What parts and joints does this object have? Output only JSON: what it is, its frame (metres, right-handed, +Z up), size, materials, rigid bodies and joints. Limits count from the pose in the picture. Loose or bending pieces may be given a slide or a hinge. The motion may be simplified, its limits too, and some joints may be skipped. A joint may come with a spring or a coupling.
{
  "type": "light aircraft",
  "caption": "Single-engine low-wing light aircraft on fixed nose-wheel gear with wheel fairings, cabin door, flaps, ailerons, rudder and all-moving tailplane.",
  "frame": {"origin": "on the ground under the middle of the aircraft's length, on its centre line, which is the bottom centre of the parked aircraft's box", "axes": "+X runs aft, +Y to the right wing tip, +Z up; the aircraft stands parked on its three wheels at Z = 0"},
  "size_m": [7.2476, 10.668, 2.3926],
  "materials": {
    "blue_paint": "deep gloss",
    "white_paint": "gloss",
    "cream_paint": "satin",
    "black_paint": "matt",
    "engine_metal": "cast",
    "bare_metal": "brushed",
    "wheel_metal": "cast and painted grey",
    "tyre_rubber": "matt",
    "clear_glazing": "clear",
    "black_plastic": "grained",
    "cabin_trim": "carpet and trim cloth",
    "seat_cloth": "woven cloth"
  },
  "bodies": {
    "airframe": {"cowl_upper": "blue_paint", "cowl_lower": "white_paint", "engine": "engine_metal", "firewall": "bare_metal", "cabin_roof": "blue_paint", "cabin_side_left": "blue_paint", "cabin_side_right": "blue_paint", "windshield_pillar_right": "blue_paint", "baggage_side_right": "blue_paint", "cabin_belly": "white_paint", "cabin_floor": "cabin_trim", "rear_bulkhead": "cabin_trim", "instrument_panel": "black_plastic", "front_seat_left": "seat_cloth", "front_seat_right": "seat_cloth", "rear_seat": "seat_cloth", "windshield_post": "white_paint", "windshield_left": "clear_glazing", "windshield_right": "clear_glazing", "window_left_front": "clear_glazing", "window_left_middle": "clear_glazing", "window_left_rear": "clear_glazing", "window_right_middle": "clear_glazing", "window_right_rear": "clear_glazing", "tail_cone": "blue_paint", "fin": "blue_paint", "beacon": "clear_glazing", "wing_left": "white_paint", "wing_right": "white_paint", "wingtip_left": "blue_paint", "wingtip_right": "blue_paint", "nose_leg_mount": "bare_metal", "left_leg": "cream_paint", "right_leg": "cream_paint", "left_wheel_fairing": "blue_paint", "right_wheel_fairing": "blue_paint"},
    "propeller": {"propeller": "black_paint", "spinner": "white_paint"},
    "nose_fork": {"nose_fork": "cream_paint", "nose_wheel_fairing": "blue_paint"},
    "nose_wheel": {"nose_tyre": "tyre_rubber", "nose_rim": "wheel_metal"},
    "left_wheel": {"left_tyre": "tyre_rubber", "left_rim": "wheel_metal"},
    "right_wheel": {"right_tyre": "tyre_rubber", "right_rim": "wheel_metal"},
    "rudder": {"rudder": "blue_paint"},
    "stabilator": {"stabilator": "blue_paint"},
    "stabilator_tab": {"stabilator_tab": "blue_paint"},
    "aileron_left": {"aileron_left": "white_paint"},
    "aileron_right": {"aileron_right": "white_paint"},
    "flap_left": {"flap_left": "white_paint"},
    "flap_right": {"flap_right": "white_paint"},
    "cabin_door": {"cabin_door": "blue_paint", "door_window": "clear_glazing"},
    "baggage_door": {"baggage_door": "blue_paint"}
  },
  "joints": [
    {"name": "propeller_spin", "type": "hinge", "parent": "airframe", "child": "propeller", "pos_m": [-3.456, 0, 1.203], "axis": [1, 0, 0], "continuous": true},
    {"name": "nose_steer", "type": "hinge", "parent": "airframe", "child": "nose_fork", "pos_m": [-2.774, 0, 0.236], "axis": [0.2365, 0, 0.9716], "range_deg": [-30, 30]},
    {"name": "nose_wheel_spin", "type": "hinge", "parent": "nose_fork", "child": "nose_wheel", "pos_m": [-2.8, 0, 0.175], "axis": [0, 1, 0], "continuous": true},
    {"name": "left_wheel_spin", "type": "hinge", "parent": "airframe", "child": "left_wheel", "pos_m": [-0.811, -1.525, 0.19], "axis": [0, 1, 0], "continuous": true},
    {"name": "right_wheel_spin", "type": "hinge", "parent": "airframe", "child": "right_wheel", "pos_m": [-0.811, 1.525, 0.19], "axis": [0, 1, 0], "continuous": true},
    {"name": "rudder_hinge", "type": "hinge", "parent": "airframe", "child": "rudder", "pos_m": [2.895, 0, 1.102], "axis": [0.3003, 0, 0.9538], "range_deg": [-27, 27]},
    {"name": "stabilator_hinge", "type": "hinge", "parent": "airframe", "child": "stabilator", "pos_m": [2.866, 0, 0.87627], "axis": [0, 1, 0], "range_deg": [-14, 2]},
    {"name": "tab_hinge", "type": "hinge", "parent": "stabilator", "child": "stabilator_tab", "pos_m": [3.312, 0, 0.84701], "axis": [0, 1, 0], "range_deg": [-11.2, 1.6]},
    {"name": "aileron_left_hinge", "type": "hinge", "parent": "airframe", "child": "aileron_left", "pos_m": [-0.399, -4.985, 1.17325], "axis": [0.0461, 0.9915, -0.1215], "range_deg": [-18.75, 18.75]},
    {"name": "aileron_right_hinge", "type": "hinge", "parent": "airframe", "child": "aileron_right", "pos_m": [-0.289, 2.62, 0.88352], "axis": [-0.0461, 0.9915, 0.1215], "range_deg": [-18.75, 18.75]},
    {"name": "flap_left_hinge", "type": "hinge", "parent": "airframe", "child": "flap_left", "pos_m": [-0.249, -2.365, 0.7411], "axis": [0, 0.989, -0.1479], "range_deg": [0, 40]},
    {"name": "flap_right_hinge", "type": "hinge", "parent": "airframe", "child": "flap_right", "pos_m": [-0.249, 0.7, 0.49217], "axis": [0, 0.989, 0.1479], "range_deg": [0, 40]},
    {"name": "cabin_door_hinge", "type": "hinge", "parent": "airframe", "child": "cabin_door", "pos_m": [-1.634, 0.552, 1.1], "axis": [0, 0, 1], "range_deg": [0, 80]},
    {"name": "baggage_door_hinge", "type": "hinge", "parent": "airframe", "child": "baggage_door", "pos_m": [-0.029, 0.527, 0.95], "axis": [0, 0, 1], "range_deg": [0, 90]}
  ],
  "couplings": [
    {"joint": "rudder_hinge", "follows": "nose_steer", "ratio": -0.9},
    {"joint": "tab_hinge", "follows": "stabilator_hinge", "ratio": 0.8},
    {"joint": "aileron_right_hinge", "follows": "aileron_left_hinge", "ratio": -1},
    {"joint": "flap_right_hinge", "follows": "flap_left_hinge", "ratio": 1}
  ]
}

☆ ☆ ☆ ☆

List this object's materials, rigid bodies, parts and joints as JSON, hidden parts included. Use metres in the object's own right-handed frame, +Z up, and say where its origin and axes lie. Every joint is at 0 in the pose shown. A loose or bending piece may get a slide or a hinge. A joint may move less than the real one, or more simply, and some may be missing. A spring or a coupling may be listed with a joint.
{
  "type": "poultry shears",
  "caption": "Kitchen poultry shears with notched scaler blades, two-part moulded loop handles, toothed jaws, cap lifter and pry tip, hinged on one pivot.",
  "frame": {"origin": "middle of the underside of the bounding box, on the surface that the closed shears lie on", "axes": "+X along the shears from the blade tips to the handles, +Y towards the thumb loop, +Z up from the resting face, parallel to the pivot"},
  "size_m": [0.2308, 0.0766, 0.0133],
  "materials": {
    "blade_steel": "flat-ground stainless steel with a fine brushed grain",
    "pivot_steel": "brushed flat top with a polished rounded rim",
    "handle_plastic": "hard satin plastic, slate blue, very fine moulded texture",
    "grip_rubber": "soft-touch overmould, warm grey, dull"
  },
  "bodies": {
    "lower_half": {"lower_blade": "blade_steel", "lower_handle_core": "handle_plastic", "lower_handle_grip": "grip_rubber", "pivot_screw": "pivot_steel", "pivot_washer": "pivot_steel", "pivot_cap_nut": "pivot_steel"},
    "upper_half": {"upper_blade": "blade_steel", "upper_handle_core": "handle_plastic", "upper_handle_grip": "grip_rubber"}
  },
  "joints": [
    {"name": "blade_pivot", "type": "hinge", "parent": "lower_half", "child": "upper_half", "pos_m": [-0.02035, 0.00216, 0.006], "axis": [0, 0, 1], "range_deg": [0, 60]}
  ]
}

☆ ☆ ☆ ☆

**What to do:**
Find the string "JSON" in the listing and return every line that holds it.

**The solution:**
What parts and joints does this object have? Output only JSON: what it is, its frame (metres, right-handed, +Z up), size, materials, rigid bodies and joints. Limits count from the pose in the picture. Loose or bending pieces may be given a slide or a hinge. The motion may be simplified, its limits too, and some joints may be skipped. A joint may come with a spring or a coupling.
List this object's materials, rigid bodies, parts and joints as JSON, hidden parts included. Use metres in the object's own right-handed frame, +Z up, and say where its origin and axes lie. Every joint is at 0 in the pose shown. A loose or bending piece may get a slide or a hinge. A joint may move less than the real one, or more simply, and some may be missing. A spring or a coupling may be listed with a joint.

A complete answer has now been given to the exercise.